Is economic growth compatible with ecological sustainability? A new report shows that efforts to decouple economic growth from environmental harm, known as ‘green growth’, have not succeeded and are unlikely to succeed in their aim. ‘Decoupling debunked – Evidence and arguments against green growth as a sole strategy for sustainability’ will be released on 9 July 2019.
In recent decades, economic growth rose to become the leading measure of changes in prosperity and wellbeing. For that reason, governments have sought to maximise the growth of their gross domestic product (GDP), which tends to involve greater resource use and more pollution.

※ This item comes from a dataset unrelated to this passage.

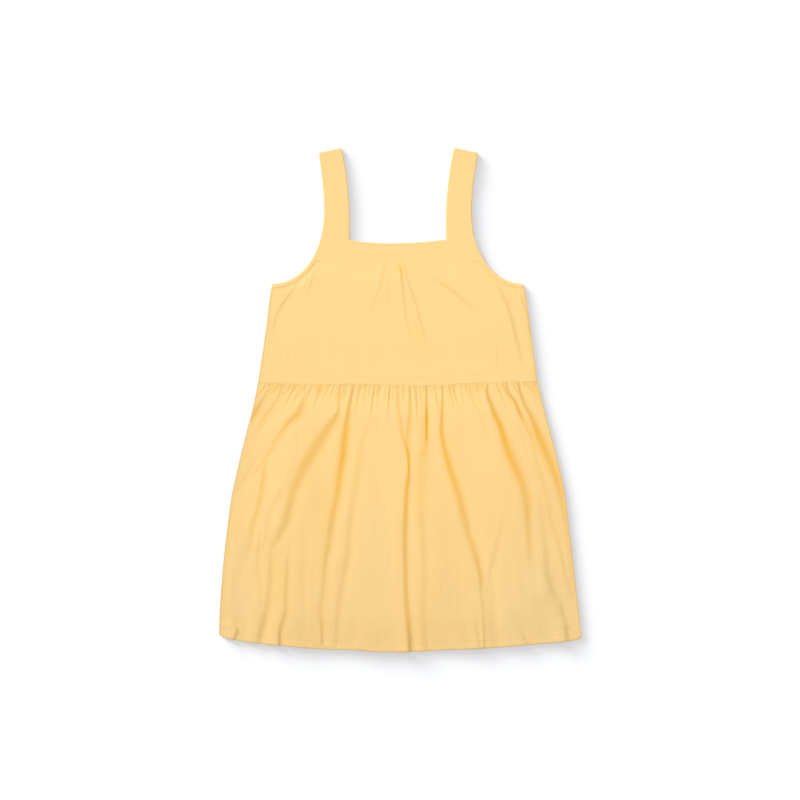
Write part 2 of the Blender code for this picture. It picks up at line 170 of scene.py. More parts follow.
# The cloth falls from left to right across a crease. The first number of each crease is how much painted
# shade, a deeper yellow, it gets, against how much it is only shaded by its relief. The route is (x, y, half
# width, strength).
Crease = namedtuple("Crease", "tint route")
SKIRT_CREASES = (
    Crease(1, (
        (-224, 23, 2.5, 0.2), (-240, 2, 3.5, 0.4), (-250, -14, 4.5, 0.8), (-258, -30, 4.5, 0.9),
        (-262, -38, 3.5, 0.4),
    )),
    Crease(0.8, (
        (-206, 26, 1.5, 0.7), (-216, 1, 2, 0.7), (-226, -14, 3.5, 0.55), (-235, -26, 4, 0.6),
        (-247, -49, 3.5, 0.3), (-254, -70, 3.5, 0),
    )),
    Crease(0.6, (
        (-189, 18, 1.5, 0.2), (-206, -5, 1.5, 0.35), (-224, -24, 1.5, 0.35), (-236, -40, 2, 0.3),
        (-248, -63, 2, 0),
    )),
    Crease(0.75, (
        (-165, 28, 1.5, 0.7), (-170, 0, 2.5, 0.7), (-174, -10, 6, 0.8), (-181, -25, 7, 1),
        (-196, -40, 6, 0.95), (-206, -54, 5.5, 0.75), (-216, -68, 6, 0.5), (-226, -88, 5.5, 0.45),
        (-240, -107, 3.5, 0.4), (-253, -125, 2, 0.45), (-261, -138, 2, 0),
    )),
    Crease(0.5, (
        (-236, -75, 2, 0), (-247, -93, 2, 0.35), (-257, -110, 2, 0.5), (-268, -130, 2, 0.6),
        (-282, -152, 2, 0.7), (-289, -163, 2, 0.5),
    )),
    Crease(0.35, (
        (-181, -44, 2.5, 0), (-181, -58, 3.5, 0.3), (-180, -82, 4, 0.35), (-186, -105, 4.5, 0.4),
        (-199, -140, 4.5, 0.45), (-216, -173, 5, 0.5), (-228, -194, 4.5, 0.5), (-233, -220, 4, 0.5),
        (-238, -251, 3.5, 0.45), (-242, -266, 2.5, 0),
    )),
    Crease(0.72, (
        (-105, 26, 1.5, 0.9), (-107, -2, 2, 1), (-110, -23, 3.5, 1.1), (-114, -30, 6, 1.05),
        (-122, -42, 9, 0.95), (-131, -55, 9.5, 0.9), (-144, -75, 11, 0.9), (-159, -100, 11, 0.85),
        (-170, -117, 11, 0.85), (-180, -140, 10.5, 0.8), (-188, -158, 9.5, 0.8), (-192, -177, 9, 0.85),
        (-198, -198, 9, 0.85), (-202, -216, 9, 0.8), (-210, -231, 8.5, 0.75), (-216, -244, 7.5, 0.65),
        (-224, -254, 6, 0.5), (-233, -262, 5, 0),
    )),
    Crease(1.1, (
        (-234, -98, 2.5, 0), (-237, -120, 4.5, 0.45), (-243, -158, 5, 0.5), (-249, -190, 5, 0.55),
        (-256, -210, 5, 0.55), (-263, -246, 5, 0.45), (-268, -283, 3.5, 0),
    )),
    Crease(1.1, (
        (-81, 26, 1.5, 0.9), (-86, 5, 2, 1.1), (-91, -20, 4, 1), (-95, -47, 6.5, 0.95),
        (-99, -78, 7.5, 1), (-102, -105, 8, 1), (-106, -128, 8, 0.9), (-109, -155, 7.5, 0.85),
        (-114, -183, 7.5, 0.8), (-118, -201, 7.5, 0.75), (-122, -226, 7, 0.75), (-126, -251, 6.5, 0.75),
        (-130, -276, 6, 0.65), (-133, -301, 5.5, 0.55), (-136, -341, 5, 0.5), (-140, -366, 5, 0.5),
        (-138, -391, 3.5, 0.75), (-136, -425, 2.5, 1),
    )),
    Crease(0.45, (
        (-61, -18, 2.5, 0), (-56, -35, 3.5, 0.3), (-64, -65, 5, 0.4), (-71, -94, 6.5, 0.45),
        (-75, -124, 8, 0.5), (-79, -155, 8, 0.55), (-85, -190, 8, 0.55), (-89, -210, 8, 0.55),
        (-91, -238, 8, 0.55), (-96, -289, 8, 0.55), (-103, -321, 7, 0.5), (-107, -356, 6, 0.45),
        (-111, -391, 5, 0.45), (-113, -429, 4.5, 0.5),
    )),
    Crease(0.3, (
        (-49, -14, 2.5, 0), (-43, -33, 4, 0.3), (-41, -65, 4, 0.35), (-44, -85, 3.5, 0.2),
        (-47, -98, 3.5, 0),
    )),
    Crease(1.12, (
        (-6, 24, 1.5, 0.5), (-4, -10, 2.5, 0.5), (0, -35, 4, 0.45), (4, -60, 5, 0.5), (10, -77, 5, 0.8),
        (13, -91, 3.5, 1.2), (15, -105, 2.5, 1.5), (15, -128, 3, 1.3), (12, -155, 5, 1.1),
        (10, -185, 5, 1.1), (9, -210, 5.5, 1.15), (8, -264, 5.5, 1.1), (9, -301, 5.5, 1),
        (10, -336, 5.5, 1), (12, -371, 6, 1.1), (15, -401, 6, 1.25), (18, -441, 6, 1.5),
    )),
    Crease(0.9, (
        (16, 24, 1.5, 0.9), (17, 0, 2, 1), (17, -21, 4, 0.6), (15, -40, 5, 0.6), (14, -56, 5, 0.65),
        (12, -74, 4, 0.4), (11, -88, 3.5, 0),
    )),
    Crease(1.6, (
        (46, 26, 1.5, 0.9), (46, 4, 1.5, 1.2), (46, -15, 2, 1.5), (46, -32, 2.5, 1.7),
        (46, -49, 2.5, 1.4), (46, -65, 3.5, 0.8), (44, -82, 6, 0.4), (38, -102, 9, 0.24),
        (36, -140, 10.5, 0.24), (36, -184, 9.5, 0.25), (38, -228, 8, 0.28), (40, -276, 7, 0.28),
        (41, -314, 6.5, 0.28), (40, -351, 6.5, 0.28), (40, -376, 7, 0.3), (42, -414, 7, 0.3),
        (44, -441, 7, 0.35),
    )),
    Crease(0.7, (
        (38, 4, 2.5, 0), (39, -21, 4.5, 0.35), (39, -52, 4.5, 0.4), (38, -79, 5, 0.3), (37, -96, 5, 0),
    )),
    Crease(1, (
        (74, 23, 1.5, 0.9), (74, 0, 2, 1.1), (73, -26, 3, 1.05), (72, -47, 4, 1), (75, -75, 5, 1),
        (81, -100, 5.5, 1), (89, -128, 6.5, 0.95), (97, -151, 7, 0.95), (105, -177, 7.5, 0.9),
        (112, -206, 8, 0.9), (119, -234, 7.5, 0.9), (128, -261, 7, 0.95), (136, -291, 6, 1.05),
        (141, -316, 5, 0.85), (141, -332, 3.5, 0.6), (145, -370, 3, 0.65), (147, -408, 3, 0.75),
        (148, -438, 3, 1),
    )),
    Crease(0.6, (
        (107, 24, 1.5, 0.4), (109, 9, 1.5, 0.6), (110, -3, 1.5, 0.5), (107, -21, 2, 0),
    )),
    Crease(0.5, (
        (119, 24, 1.5, 0.3), (125, 4, 2, 0.45), (138, -21, 3, 0.4), (145, -41, 3.5, 0.35),
        (156, -66, 3.5, 0.25), (163, -88, 3.5, 0),
    )),
    Crease(1.2, (
        (153, 28, 1.5, 0.9), (152, 16, 2, 1.1), (154, 5, 3, 1.2), (158, -5, 4, 1.1), (165, -24, 5, 1.1),
        (173, -41, 5.5, 1.15), (180, -62, 6.5, 1.05), (187, -85, 8.5, 0.95), (196, -108, 9, 0.85),
        (205, -128, 9.5, 0.8), (214, -151, 9, 0.75), (220, -174, 8.5, 0.7), (222, -201, 7.5, 0.65),
        (224, -229, 6.5, 0.55), (225, -256, 5.5, 0.5), (228, -283, 4.5, 0.35), (232, -299, 3.5, 0),
    )),
    Crease(1.1, (
        (186, 28, 1.5, 0.9), (191, 12, 2, 1.1), (201, -3, 2.5, 1.6), (207, -18, 3, 1.4),
        (217, -39, 4.5, 0.55), (227, -56, 5, 0.45), (234, -84, 5, 0.25), (238, -108, 5, 0.25),
        (250, -144, 5, 0.3), (260, -184, 4.5, 0.3), (262, -206, 4, 0.35), (271, -234, 4, 0.45),
        (279, -258, 3.5, 0.5), (285, -283, 3.5, 0.5), (290, -310, 3.5, 0.5), (298, -336, 3.5, 0.45),
        (308, -364, 3.5, 0),
    )),
    Crease(1.1, (
        (206, 32, 1.5, 1), (210, 15, 2, 1.3), (218, -8, 3, 1), (228, -26, 4.5, 1),
        (234, -41, 5.5, 1.05), (241, -59, 7.5, 1), (249, -80, 9, 0.9), (258, -100, 9, 0.85),
        (267, -121, 8.5, 0.8), (275, -144, 7.5, 0.8), (283, -177, 6, 0.7), (288, -206, 5, 0.65),
        (292, -231, 4.5, 0.5), (297, -280, 4, 0.4), (303, -332, 3.5, 0.3), (308, -376, 3.5, 0),
    )),
    Crease(0.3, (
        (200, -24, 2.5, 0), (204, -36, 3.5, 0.2), (214, -66, 3.5, 0.25), (225, -98, 4, 0.25),
        (240, -138, 4.5, 0.25), (247, -175, 4.5, 0.2), (250, -228, 6, 0.35), (255, -264, 8, 0.5),
        (257, -303, 9, 0.6), (264, -324, 8, 0.95), (274, -346, 9, 0.8), (283, -368, 9, 1),
        (288, -387, 8, 0.75), (292, -408, 8, 0.95), (294, -429, 8, 0.85),
    )),
    Crease(0.25, (
        (180, -192, 3.5, 0), (177, -217, 4.5, 0.35), (170, -248, 4.5, 0.4), (162, -280, 4.5, 0.45),
        (157, -310, 4.5, 0.45), (163, -332, 4, 0.35), (162, -365, 3.5, 0.2), (161, -388, 3.5, 0),
    )),
    Crease(0, (
        (138, -262, 9, 0), (145, -300, 12, 0.25), (150, -350, 13, 0.35), (156, -400, 13, 0.35),
        (160, -432, 13, 0.3),
    )),
    Crease(0.3, (
        (112, -280, 2, 0), (116, -294, 2, 0.35), (127, -316, 2, 0.35), (131, -329, 2, 0),
    )),
    Crease(0.25, (
        (124, -360, 3.5, 0), (129, -378, 4.5, 0.4), (136, -414, 4.5, 0.5), (139, -441, 4.5, 0.5),
    )),
    Crease(0.25, (
        (187, -360, 3.5, 0), (194, -374, 4, 0.5), (203, -392, 4, 0.7), (217, -415, 4, 0.8),
        (224, -430, 4, 0.8),
    )),
    Crease(0.2, (
        (252, -305, 2.5, 0), (259, -318, 3, 1), (267, -328, 3, 1.2), (276, -336, 2.5, 0),
    )),
    Crease(0.2, (
        (254, -333, 2.5, 0), (262, -344, 3, 1), (273, -353, 3, 1.1), (286, -361, 2.5, 0),
    )),
    Crease(0.2, (
        (287, -383, 2, 0), (296, -392, 2.5, 1), (304, -397, 2.5, 1.2), (312, -402, 2, 0),
    )),
    Crease(0.7, (
        (-245, -217, 2.5, 0), (-246, -234, 3, 0.35), (-249, -264, 3.5, 0.5), (-249, -296, 3.5, 0.4),
        (-246, -326, 3.5, 0.4), (-246, -356, 3.5, 0.35), (-248, -385, 3.5, 0),
    )),
    Crease(0.55, (
        (-225, -250, 3.5, 0), (-226, -271, 5, 0.45), (-228, -301, 6, 0.6), (-231, -341, 7.5, 0.65),
        (-236, -371, 8, 0.75), (-244, -401, 8, 0.7), (-249, -425, 8, 0.6),
    )),
    Crease(0.8, (
        (-197, -259, 2.5, 0), (-198, -284, 4, 0.55), (-199, -314, 4.5, 0.7), (-201, -341, 5, 0.75),
        (-200, -361, 5, 0.7), (-204, -381, 5, 0.75), (-210, -401, 4.5, 0.95), (-211, -434, 4, 1.6),
    )),
    Crease(0.4, (
        (-189, -206, 2.5, 0), (-191, -226, 2.5, 0.3), (-194, -264, 2.5, 0.3), (-196, -285, 2.5, 0),
    )),
    Crease(0.6, (
        (-173, -196, 3.5, 0), (-172, -228, 4, 0.22), (-170, -262, 4, 0.25), (-173, -313, 4.5, 0.25),
        (-169, -360, 4.5, 0.2), (-168, -394, 4.5, 0),
    )),
    Crease(0.4, (
        (-292, -382, 2.5, 0), (-290, -390, 4.5, 1), (-284, -401, 5, 1.5), (-289, -420, 5, 1.6),
    )),
    Crease(0.3, (
        (296, -364, 3.5, 0), (301, -385, 4.5, 0.5), (304, -410, 5, 0.8), (306, -429, 5, 0.7),
    )),
)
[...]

As the climate crisis and environmental degradation worsened, policy-makers sought to square the circle of maintaining prosperity while reducing the environmental impact of economic activity by decoupling resource use from economic growth. This policy choice has become known as ‘green growth’.
Assessing green growth
Although decoupling is useful and necessary, and has occurred at certain times and places, ‘green growth’ cannot reduce resource use on anywhere near the scale required to deal with global environmental breakdown and to keep global warming below the target of 1.5°C above pre-industrial levels, the threshold established as part of the Paris Agreement.
This is the conclusion of ‘Decoupling debunked: Evidence and arguments against green growth as a sole strategy for sustainability’. Published by the European Environmental Bureau (EEB), the report reviews the empirical evidence and theoretical literature to assess the validity of the decoupling hypothesis.
The report, whose lead author is Timothée Parrique of the Centre for Studies and Research in International Development (CERDI), finds that there is no empirical evidence supporting the existence of an absolute, permanent, global, substantial and sufficiently rapid decoupling of economic growth from environmental pressures. Absolute decoupling is also highly unlikely to happen in the future, the report concludes.
‘Decoupling debunked’ highlights the need for the rethinking of green growth policies and the urgent necessity to identify alternative approaches that can safeguard prosperity and wellbeing while protecting the environment.